One the flow control issue, let me clarify myself further.
I'm using the interface BW as the
example to illustrate the neccesity of flow control.
I'm against hop-by-hop pause type of flow control, but
I'm for the end-to-end rate
control type of flow control. It should be classified as
part of the RPR QoS mechnism.
What I'm saying is that we should standardize some sort of
signalling message between
destination RPR node and source RPR node. Flow control is
not special property of L4
protocols, I do feel it should exist in RPR L2
protcols.
William
----- Original Message -----
Sent: Tuesday, October 17, 2000 9:11
PM
Subject: RE: RPR multicast issue
I
agree with you that sending pause type of frames in RPR is definitely not
the way to go. That causes problems for TCP/IP traffic even over Ethernet
switches configured point to point. We should make sure that we
don't rely on pause sort of things in RPR, because that would make it
much worse for the ring. Other than pause, Ethernet switches configured in
chain would do (besides the L2 protocol issues like spanning tree for
rings). As you described that there are three
interfaces: east ring west ring and local traffic. Thus we have to do
switching, switching requires buffering, traffic prioritization and
congestion control. Switching has been traditionally the function of upper
layers, but for RPR we are bringing in to MAC layer. Why not bring buffering
and congestion control as well. Why not let the QoS be same as the
chain of Ethernet switches (minus pause frames) with L2 protocol
enhancements to make ring topology work. How much bandwidth is provisioned
on east vs. west in my opinion is a provisioning and class of service issue.

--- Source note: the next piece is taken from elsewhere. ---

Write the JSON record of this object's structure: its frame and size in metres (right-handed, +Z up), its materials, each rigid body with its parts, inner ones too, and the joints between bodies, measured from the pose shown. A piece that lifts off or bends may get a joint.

Some classes are protected like EF and AF1, thus traffic in that class
should be sent only in one direction. Thus, if protection event happens then
other direction can be used to maintain bw gaurantee. Other class
traffic like best effort may not be protected. Thus, available link
capacity should be utilized in both directions.
-Sanjay K. Agrawal
I imagine the likely implementation of RPR aceess module
would require 3 major interfaces,
East Ring I/F, West Ring I/F, and the Access I/F (for
switch/router connection). In my opinion,
the bandwidth of the Access I/F should be at most equal
to that of a ring I/F for practical reasons,
though you may disagree with me. The current RPR
protocols are trying to guarantee the fairness
of ring resource access, but there is nothing to prevent
traffic flow into the same destination node
from both East and West direstions at the same time,
i.e., input rate = 2x output rate. That is
why I'm saying that congestion could be worse on the RPR
acccess module than on the Ethernet
access module, and that is also why I'm promoting the
importance of flow control integration.
Actually, the foundamental issue here is how we
view the RPR scope. If we treat the traffic
managment (along with buffering scheme) as the higher
layer task of switch/router, then the
above is irrelavent, and argueing QoS issue inside RPR
doesn't make sense either.
On the other question, one of the important differences
between the RPR and a chain of Ethernet
switches is that RPR provide the pass-through buffers,
and RPR protocol is tightly coupled with
it. Pause type of flow control will break all the
proposed schemes, and there is potential ring lockup
problem if we are not careful.
William
----- Original Message -----
Sent: Friday, October 13, 2000
10:36 AM
Subject: RE: RPR multicast
issue
Please eloberate why RPR as a chain of ethernet
switches is a not good flow control for RPR. Why would congestion on RPR
would be any worse than in a chain of ethernet
switches.
-Sanjay K. Agrawal
Yes William, what you call flow control on
the ring is the fairness protocols as there are many proposal for
RPR. However, the model for the RPR is not a chain of
ethernet switches. As you pointed out flow control mechanism for
ethernet is "definitely not a good onefor RPR".
Regards,
Harry
William Dai wrote:
Raj, Mike, Thanks for the
clarification. Let me elaborate the issue further. RPR is a dual ring topology, short term congestion can
easilyoccur, in my opinion, the situation would be much worse
thanthat in the switched Ethernet environment. Ethernet has the 802.3x Pause frame defined as a L2 flow
controloption, not a perfect one for Ethernet, and definitely not a
good onefor RPR. So should we define a L2 flow control mechanism as
partof the RPR MAC ? Best regards William DaiAllayer Communications
----- Original Message -----
Sent: Thursday, September 28,
2000 5:26 PM
Subject: RE: RPR multicast
issue Ensuirng that every node sees a
multicast packet is certainly beyond the
scope of RPR.
Just like in switched ethernet, there are
no garauntees made for delivering a
multicast packet to EVERY node. Due to
congestion, it could be dropped at some intermediate
switch.
raj
-----Original Message----- From: William Dai [mailto:wdai@xxxxxxxxxxx]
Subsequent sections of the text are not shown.